>> Start
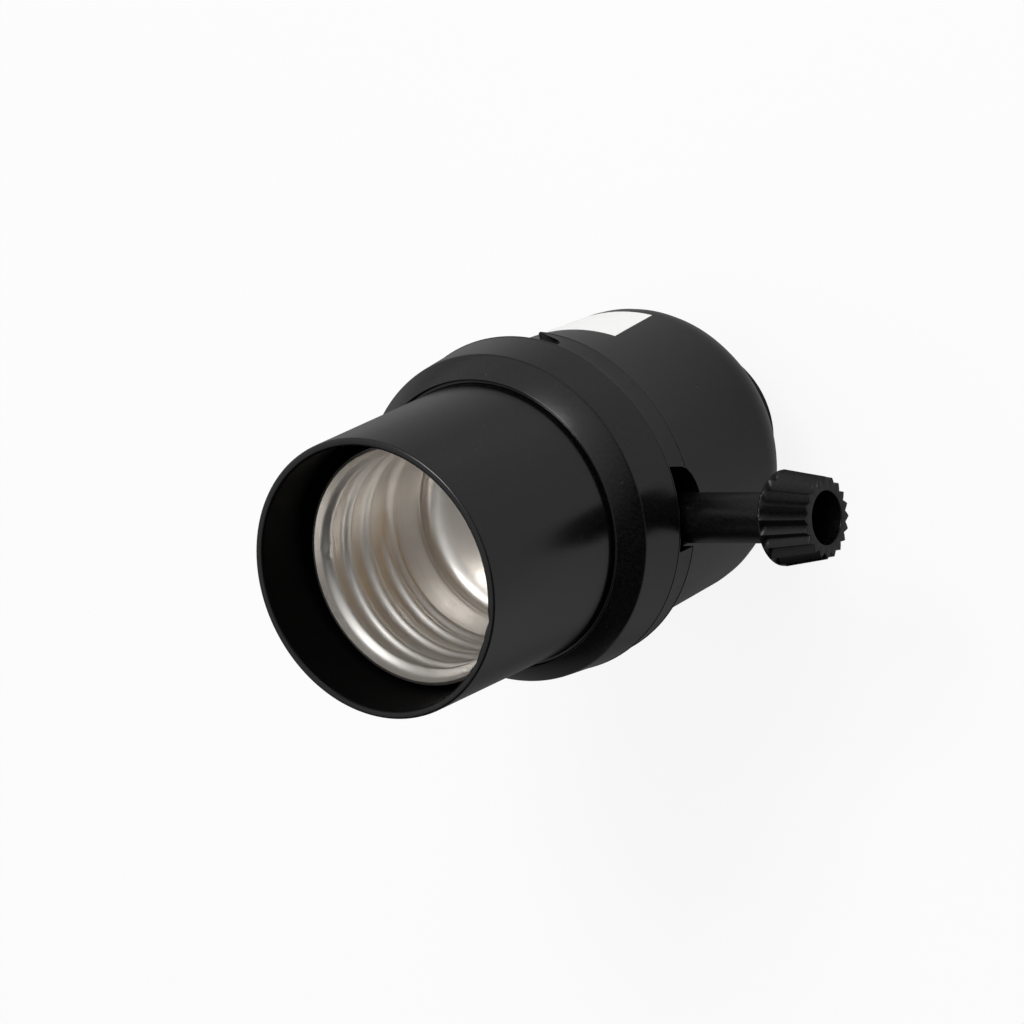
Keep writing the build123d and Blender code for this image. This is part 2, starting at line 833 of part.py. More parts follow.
def label():
    """Plain paper label wrapped on the cap's body."""
    lean = label_width * math.sin(math.radians(label_tilt))
    reach = (label_height + lean) / 2
    low = label_level - reach
    high = label_level + reach
    slope = cap_draft / (step_level - hub_height)
    low_wall = cap_low_radius + (low - hub_height) * slope + fixed_gap
    high_wall = cap_low_radius + (high - hub_height) * slope + fixed_gap
    outline = [
        (low_wall, low),
        (low_wall + label_thickness, low),
        (high_wall + label_thickness, high),
        (high_wall, high),
    ]
    skin = revolve(Plane.XZ * make_face(Polyline(*outline, close=True)), Axis.Z)
    return skin & label_patch()


def main():
    os.makedirs("parts", exist_ok=True)
    pieces = {
        "front_shell": front_shell(),
        "rear_cap": rear_cap(),
        "hub_insert": hub_insert(),
        "set_screw": set_screw(),
        "switch_body": switch_body(),
        "switch_cover": switch_cover(),
        "screw_shell": screw_shell(),
        "shell_rivets": shell_rivets(),
        "contact_insulator": insulator(),
        "center_contact": center_contact(),
        "contact_rivet": contact_rivet(),
        "load_contact": load_contact(),
        "neutral_terminal": neutral_terminal(),
        "neutral_screw": terminal_screw(1),
        "hot_terminal": hot_terminal(),
        "hot_screw": terminal_screw(-1),
        "cover_screws": cover_screws(),
        "switch_shaft": switch_shaft(),
        "rotor": rotor(),
        "contact_bar": contact_bar(),
        "detent_spring": detent_spring(),
        "knob": knob(),
        "label": label(),
    }
    for name, shape in pieces.items():
        export_step(shape, f"parts/{name}.step")


main()
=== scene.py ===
"""Looks of a turn knob lamp socket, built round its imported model.

Metres. +Z runs out of the socket's mouth, the knob points along +X and the label faces +Y.
"""
import math

import bpy
from mathutils import Matrix, Vector


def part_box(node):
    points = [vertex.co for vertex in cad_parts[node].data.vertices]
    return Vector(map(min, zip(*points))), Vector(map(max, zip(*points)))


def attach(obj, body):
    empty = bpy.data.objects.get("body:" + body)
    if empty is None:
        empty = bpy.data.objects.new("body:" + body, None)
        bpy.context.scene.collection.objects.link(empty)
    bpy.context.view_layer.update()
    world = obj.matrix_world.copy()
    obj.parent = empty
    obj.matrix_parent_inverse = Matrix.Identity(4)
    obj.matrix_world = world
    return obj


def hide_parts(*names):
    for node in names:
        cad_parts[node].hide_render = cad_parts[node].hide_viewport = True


bl_info = {
    "name": "Turn Knob Lamp Socket",
    "version": (1, 0, 0),
    "blender": (4, 5, 0),
    "location": "View3D > Sidebar > Lamp Socket",
    "description": "Shapes and finishes a turn knob lamp socket and sets up its studio",
    "category": "Add Mesh",
}

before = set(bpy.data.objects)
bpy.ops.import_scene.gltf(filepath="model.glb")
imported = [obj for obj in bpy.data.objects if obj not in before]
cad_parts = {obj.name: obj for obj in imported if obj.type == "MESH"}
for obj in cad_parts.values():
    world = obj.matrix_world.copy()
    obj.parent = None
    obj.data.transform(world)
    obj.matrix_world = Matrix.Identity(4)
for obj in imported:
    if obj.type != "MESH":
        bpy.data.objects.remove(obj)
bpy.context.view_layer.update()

MM = 0.001
FULL_TURN = 2 * math.pi

shell_low, shell_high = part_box("front_shell")
cup_low, cup_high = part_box("screw_shell")
knob_low, knob_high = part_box("knob")
label_low, label_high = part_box("label")
seam_level = shell_low.z / MM


def length(name, description, millimetres):
    """A size that the user can change, given here in millimetres."""
    return bpy.props.FloatProperty(
        name=name,
        description=description,
        default=millimetres * MM,
        unit="LENGTH",
        precision=5,
    )


def turning(name, description, degrees):
    """An angle that the user can change, given here in degrees."""
    return bpy.props.FloatProperty(
        name=name, description=description, default=math.radians(degrees), unit="ROTATION"
    )


def colour(name, description, value):
    """A colour that the user can change."""
    return bpy.props.FloatVectorProperty(
        name=name, description=description, subtype="COLOR", min=0, max=1, default=value
    )


class SocketShellSizes(bpy.types.PropertyGroup):
    """Sizes of the black front shell."""

    bore_radius: length("Bore radius", "Inner radius of the barrel", 15.2)
    rim_radius: length("Rim radius", "Outer radius of the barrel at its mouth", 16.15)
    foot_radius: length("Foot radius", "Outer radius of the barrel at its foot", 16.45)
    crest_radius: length("Crest radius", "Radius of the ring round the barrel's foot", 16.9)
    shoulder_radius: length("Shoulder radius", "Radius where the sloping face ends", 19.3)
    wall: length("Wall", "Wall of the flange", 2.2)


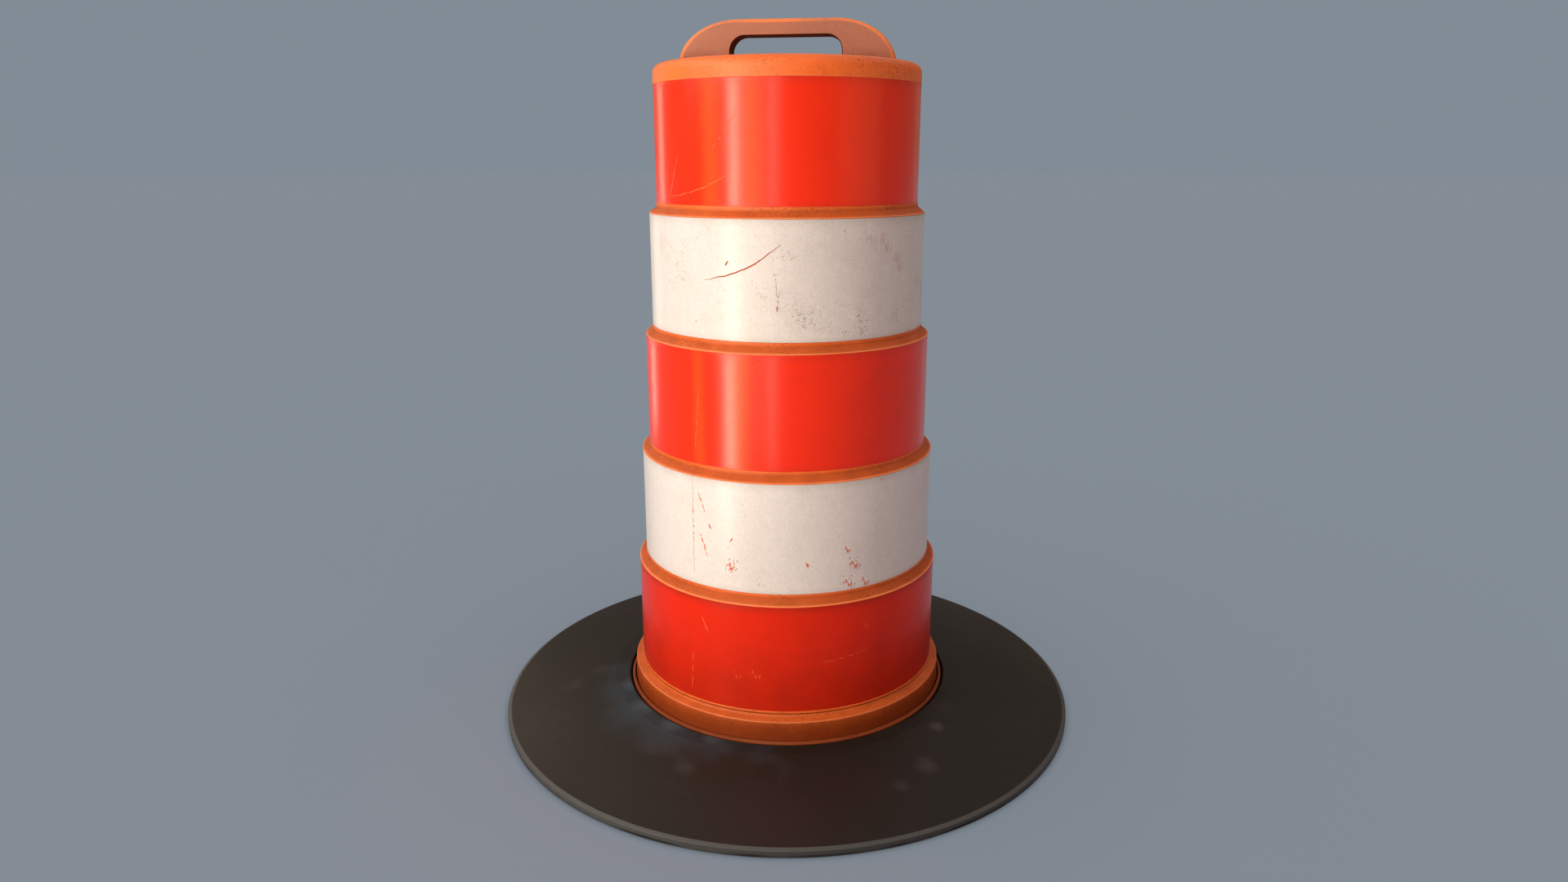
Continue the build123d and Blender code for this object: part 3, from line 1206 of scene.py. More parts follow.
@dataclass(frozen=True)
class Metal:
    """Plated or turned metal: fine scratches, dull patches and handling marks."""

    name: str
    colour: Rgb
    dull: Rgb
    roughness: float = 0.32
    scratches: float = 0.5

    def build(self) -> Material:
        """Builds the finish.

        Returns:
            The material.
        """
        material, graph, shader = new_material(self.name)
        put = EFFECTS.place
        tone = put(graph, Effect.MOTTLE, "Tone", Scale=60.0, Contrast=2.4)
        hue = graph.mix(tone, self.dull, self.colour)
        specks = put(graph, Effect.SPECKLE, "Mask", Scale=1500.0, Amount=0.5, Patch_Scale=90.0)
        hue = graph.tint(hue, self.dull, specks, 0.5)
        graph.feed(shader.inputs["Base Color"], hue)
        streaks = graph.noise(graph.stretched(graph.body(), 0.3, 2600.0, 90.0), 1.0, 2, 0.5)
        rough = graph.total(self.roughness, (specks, 0.25), (streaks, self.scratches * 0.2))
        graph.feed(shader.inputs["Roughness"], rough)
        put_bump(graph, shader, ((streaks, 0.00002),))
        shader.inputs["Metallic"].default_value = 1.0
        return material


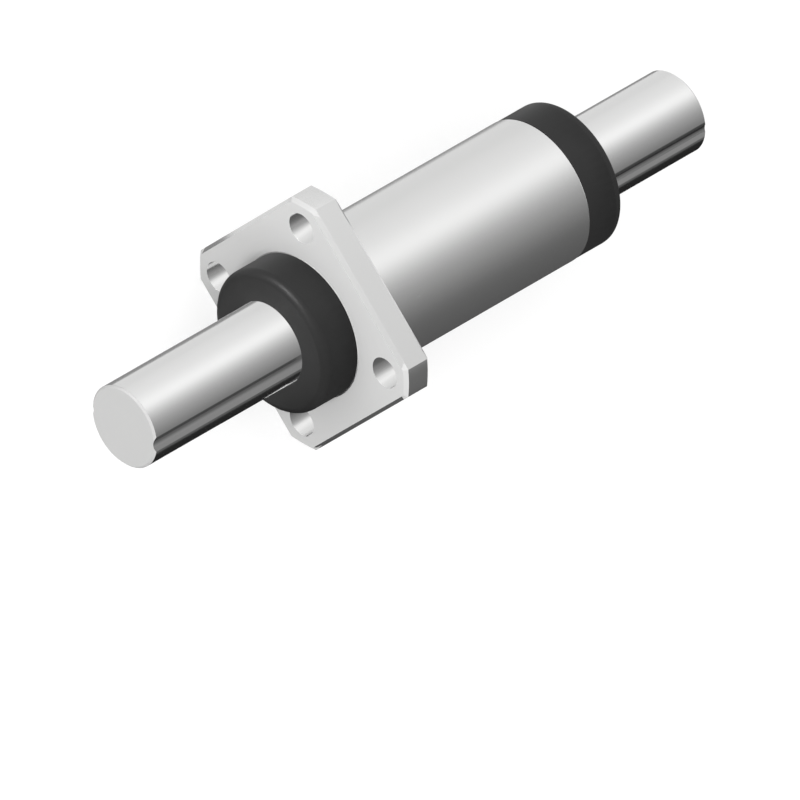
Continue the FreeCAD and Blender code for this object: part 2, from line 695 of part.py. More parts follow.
>> End
DO THIS:
From the listing above, output exactly the run of lines that starts with the line containing "skin = revolve(Plane.XZ" and ends with the line containing "cad_parts[node].hide_render = cad_parts[node].hide_viewport".

RESPONSE BELOW:
    skin = revolve(Plane.XZ * make_face(Polyline(*outline, close=True)), Axis.Z)
    return skin & label_patch()


def main():
    os.makedirs("parts", exist_ok=True)
    pieces = {
        "front_shell": front_shell(),
        "rear_cap": rear_cap(),
        "hub_insert": hub_insert(),
        "set_screw": set_screw(),
        "switch_body": switch_body(),
        "switch_cover": switch_cover(),
        "screw_shell": screw_shell(),
        "shell_rivets": shell_rivets(),
        "contact_insulator": insulator(),
        "center_contact": center_contact(),
        "contact_rivet": contact_rivet(),
        "load_contact": load_contact(),
        "neutral_terminal": neutral_terminal(),
        "neutral_screw": terminal_screw(1),
        "hot_terminal": hot_terminal(),
        "hot_screw": terminal_screw(-1),
        "cover_screws": cover_screws(),
        "switch_shaft": switch_shaft(),
        "rotor": rotor(),
        "contact_bar": contact_bar(),
        "detent_spring": detent_spring(),
        "knob": knob(),
        "label": label(),
    }
    for name, shape in pieces.items():
        export_step(shape, f"parts/{name}.step")


main()
=== scene.py ===
"""Looks of a turn knob lamp socket, built round its imported model.

Metres. +Z runs out of the socket's mouth, the knob points along +X and the label faces +Y.
"""
import math

import bpy
from mathutils import Matrix, Vector


def part_box(node):
    points = [vertex.co for vertex in cad_parts[node].data.vertices]
    return Vector(map(min, zip(*points))), Vector(map(max, zip(*points)))


def attach(obj, body):
    empty = bpy.data.objects.get("body:" + body)
    if empty is None:
        empty = bpy.data.objects.new("body:" + body, None)
        bpy.context.scene.collection.objects.link(empty)
    bpy.context.view_layer.update()
    world = obj.matrix_world.copy()
    obj.parent = empty
    obj.matrix_parent_inverse = Matrix.Identity(4)
    obj.matrix_world = world
    return obj


def hide_parts(*names):
    for node in names:
        cad_parts[node].hide_render = cad_parts[node].hide_viewport = True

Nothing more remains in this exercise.